The Cookeville High School greenhouse classes will hold a public plant sale on Saturday with funds raised going toward greenhouse maintenance.

FFA Advisor Walker Weems teaches plant science and hydroculture at Cookeville High School. He said the lessons go beyond the fundamentals of growing plants, and branches out to teach values like responsibility and consistency.

“It’s good for the kids to kind of get a break from your standard education,” Weems said. “That can be really, I mean it’s hard work as we all know, but just having, giving them the opportunity to get out, get hands-on, they can learn a lot about cycles of plants. And plants surround us all obviously.”

With the funds from the sale, Weems said he and his students hope to purchase a new automatic vent closer to improve the quality of the greenhouse and reduce their carbon footprint.

“There’s always constantly the things breaking in the greenhouse,” Weems said. “Especially with the climate control system, it can be really finicky.”

Weems said the money raised will also be used to fund FFA conventions and camps, like the one in Sparta last year. He said he expects to raise between $5,000 and $10,000 from the fundraiser.

“Giving them the opportunity to just participate in these, kind of limit that financial burden and remove that, that can be something that this fundraiser that we’re doing, it’s really going to help students with,” Wees said.

Weems said he and his class work collectively to keep the plants alive by splitting up weekend watering duties. Other than making sure the plants do not perish, Weems said the greenhouse is almost entirely student-ran.

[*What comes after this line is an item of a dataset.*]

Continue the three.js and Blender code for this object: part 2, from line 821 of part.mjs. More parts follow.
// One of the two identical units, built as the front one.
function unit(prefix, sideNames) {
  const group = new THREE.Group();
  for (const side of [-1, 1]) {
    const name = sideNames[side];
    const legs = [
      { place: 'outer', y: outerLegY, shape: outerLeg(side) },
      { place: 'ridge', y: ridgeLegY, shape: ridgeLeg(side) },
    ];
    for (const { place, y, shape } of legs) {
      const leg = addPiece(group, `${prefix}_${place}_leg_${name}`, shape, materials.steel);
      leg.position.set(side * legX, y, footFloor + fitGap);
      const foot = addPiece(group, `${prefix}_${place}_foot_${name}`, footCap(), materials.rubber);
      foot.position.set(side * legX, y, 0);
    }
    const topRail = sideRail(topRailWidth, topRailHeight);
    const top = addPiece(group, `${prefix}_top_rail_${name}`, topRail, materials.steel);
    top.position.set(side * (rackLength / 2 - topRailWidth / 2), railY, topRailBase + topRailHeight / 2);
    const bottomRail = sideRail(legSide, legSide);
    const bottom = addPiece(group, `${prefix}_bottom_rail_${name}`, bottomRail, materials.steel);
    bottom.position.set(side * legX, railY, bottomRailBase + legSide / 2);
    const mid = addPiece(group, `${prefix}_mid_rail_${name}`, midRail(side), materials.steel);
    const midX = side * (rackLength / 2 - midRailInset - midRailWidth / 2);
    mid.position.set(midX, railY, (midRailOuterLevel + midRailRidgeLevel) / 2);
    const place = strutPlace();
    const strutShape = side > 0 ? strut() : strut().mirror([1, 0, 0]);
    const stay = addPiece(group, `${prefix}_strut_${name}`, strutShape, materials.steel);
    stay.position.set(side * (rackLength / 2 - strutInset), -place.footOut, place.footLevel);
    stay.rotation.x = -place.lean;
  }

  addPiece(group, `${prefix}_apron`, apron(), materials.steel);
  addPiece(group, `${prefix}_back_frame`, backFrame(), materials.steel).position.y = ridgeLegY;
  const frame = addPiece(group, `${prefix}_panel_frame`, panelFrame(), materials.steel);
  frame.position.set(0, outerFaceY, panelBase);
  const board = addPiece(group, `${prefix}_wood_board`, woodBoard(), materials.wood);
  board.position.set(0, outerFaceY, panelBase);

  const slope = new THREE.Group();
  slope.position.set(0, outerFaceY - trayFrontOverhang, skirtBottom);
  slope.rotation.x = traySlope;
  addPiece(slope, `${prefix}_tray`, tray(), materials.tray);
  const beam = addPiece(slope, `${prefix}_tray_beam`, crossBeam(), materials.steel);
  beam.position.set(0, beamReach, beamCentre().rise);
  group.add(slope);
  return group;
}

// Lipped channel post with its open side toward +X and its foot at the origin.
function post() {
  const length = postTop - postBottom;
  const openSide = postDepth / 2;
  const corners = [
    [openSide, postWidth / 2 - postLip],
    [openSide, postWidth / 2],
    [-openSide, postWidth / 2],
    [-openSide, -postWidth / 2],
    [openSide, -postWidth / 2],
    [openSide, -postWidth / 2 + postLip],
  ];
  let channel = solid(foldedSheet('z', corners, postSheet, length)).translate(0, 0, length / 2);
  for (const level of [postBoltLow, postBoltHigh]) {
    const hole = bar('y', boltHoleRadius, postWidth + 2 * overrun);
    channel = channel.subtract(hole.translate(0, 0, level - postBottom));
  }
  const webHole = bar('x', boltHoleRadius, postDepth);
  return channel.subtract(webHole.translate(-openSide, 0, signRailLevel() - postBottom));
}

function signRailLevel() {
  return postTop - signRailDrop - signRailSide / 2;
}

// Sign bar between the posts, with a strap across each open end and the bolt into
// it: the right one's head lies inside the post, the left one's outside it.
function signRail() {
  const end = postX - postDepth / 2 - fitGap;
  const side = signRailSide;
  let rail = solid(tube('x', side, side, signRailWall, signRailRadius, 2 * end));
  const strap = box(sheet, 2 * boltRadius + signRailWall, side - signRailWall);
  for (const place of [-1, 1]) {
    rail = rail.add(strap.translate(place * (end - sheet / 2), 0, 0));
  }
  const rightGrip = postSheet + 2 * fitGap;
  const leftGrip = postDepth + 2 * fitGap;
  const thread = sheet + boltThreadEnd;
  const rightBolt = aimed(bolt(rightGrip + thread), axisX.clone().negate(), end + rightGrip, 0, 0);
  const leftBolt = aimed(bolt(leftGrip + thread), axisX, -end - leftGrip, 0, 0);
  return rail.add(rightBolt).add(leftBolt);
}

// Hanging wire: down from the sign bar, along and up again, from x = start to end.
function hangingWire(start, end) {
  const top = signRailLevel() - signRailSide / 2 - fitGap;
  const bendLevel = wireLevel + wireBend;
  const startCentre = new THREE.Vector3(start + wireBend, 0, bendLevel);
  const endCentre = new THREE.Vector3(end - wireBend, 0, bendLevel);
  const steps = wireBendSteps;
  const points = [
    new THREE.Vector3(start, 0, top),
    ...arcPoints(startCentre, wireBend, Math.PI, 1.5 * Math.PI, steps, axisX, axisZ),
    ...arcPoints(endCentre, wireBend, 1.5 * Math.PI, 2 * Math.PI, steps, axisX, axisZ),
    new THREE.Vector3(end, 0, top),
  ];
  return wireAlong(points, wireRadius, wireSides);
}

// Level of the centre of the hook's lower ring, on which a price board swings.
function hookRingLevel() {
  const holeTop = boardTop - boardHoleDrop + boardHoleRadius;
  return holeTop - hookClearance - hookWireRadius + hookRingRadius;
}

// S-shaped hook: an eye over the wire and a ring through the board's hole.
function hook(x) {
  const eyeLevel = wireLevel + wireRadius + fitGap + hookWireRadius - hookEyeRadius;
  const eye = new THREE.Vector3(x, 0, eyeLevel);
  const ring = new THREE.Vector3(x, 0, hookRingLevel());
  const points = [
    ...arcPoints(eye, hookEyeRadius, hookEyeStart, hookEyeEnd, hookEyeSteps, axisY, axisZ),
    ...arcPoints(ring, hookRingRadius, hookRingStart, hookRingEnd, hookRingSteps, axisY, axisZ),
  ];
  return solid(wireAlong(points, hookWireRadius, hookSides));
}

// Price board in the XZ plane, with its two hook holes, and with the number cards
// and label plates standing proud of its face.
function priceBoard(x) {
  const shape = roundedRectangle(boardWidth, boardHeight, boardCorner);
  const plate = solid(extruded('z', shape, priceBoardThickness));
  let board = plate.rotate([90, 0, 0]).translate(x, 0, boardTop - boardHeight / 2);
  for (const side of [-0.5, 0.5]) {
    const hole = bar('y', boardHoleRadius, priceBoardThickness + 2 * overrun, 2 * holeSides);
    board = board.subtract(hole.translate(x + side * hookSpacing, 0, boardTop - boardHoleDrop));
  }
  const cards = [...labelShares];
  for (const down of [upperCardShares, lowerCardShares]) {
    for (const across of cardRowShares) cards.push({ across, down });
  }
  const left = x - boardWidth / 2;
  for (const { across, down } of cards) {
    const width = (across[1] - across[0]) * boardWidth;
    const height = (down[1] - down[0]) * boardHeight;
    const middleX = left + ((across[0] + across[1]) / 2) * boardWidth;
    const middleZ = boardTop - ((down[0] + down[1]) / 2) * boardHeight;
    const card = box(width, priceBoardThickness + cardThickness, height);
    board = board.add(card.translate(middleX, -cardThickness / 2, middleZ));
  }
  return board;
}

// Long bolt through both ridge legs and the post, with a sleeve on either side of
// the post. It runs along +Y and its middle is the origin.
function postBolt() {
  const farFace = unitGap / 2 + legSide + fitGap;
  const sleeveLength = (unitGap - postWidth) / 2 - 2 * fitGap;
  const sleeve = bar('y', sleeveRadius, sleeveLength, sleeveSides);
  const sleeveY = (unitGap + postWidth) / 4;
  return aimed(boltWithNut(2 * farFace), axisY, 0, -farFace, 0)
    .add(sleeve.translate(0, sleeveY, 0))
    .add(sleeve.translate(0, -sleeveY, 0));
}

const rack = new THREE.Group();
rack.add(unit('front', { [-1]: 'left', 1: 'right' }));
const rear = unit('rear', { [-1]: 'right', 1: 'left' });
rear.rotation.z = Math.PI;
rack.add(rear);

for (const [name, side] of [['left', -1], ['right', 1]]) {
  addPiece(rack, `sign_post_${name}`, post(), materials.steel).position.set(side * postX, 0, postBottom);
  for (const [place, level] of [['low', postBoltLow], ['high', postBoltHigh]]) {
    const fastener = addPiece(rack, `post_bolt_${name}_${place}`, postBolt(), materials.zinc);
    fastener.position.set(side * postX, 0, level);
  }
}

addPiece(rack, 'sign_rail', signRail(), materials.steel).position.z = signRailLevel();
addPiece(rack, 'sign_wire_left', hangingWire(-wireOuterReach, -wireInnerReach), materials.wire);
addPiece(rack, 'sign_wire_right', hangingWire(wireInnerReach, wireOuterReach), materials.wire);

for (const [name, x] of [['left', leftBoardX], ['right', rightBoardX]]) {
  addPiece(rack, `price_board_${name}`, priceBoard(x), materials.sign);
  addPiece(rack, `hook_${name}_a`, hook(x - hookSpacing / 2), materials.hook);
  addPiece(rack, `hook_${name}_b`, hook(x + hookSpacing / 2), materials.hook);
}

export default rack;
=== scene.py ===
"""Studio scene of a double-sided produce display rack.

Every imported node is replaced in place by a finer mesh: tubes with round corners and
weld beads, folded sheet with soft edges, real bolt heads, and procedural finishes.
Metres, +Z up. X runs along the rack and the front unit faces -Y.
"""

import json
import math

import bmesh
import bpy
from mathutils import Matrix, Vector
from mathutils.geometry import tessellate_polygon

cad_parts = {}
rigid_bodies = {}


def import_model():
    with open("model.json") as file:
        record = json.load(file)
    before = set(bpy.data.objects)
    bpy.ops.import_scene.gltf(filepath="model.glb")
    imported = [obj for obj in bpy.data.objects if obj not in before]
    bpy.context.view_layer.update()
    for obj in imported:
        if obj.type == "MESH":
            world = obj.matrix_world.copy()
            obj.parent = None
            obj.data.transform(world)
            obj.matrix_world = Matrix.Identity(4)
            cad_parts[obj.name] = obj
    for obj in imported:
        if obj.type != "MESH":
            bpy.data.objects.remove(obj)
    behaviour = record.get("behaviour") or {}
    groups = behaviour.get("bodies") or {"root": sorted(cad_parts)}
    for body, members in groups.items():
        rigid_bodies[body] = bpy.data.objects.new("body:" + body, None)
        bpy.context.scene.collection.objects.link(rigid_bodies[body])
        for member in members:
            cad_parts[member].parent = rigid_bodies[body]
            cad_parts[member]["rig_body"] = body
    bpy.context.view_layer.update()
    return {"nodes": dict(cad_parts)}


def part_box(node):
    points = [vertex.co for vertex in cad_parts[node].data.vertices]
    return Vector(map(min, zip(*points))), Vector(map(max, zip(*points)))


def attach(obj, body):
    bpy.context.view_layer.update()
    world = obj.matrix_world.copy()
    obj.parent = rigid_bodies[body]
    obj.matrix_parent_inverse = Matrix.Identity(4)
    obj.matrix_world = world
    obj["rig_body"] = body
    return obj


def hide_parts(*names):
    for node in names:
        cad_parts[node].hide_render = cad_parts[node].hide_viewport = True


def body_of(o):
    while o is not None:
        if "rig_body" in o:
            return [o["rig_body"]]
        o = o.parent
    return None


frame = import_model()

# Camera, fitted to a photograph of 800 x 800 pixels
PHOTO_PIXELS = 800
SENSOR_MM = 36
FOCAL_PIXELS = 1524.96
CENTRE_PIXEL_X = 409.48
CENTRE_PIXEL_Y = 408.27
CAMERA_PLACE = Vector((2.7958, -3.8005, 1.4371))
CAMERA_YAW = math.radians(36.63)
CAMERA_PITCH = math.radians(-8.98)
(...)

Weems said his students are empowered with the creative directive to design their own bouquets and mixing different baskets. Some students have cultivated plants from seeds, nurturing them from the ground up with their own two hands.

With many options in the career and technical education programs to choose from, Weems said the students that end up in his class are passionate about the course. Many, he said, are looking to have a career in landscaping when they graduate. Others plan to pursue a college degree in agriculture.

“Just having that hands on experience is really what career and technical technical education is about,” Weems said. “And that greenhouse just provides the perfect place to do learning.”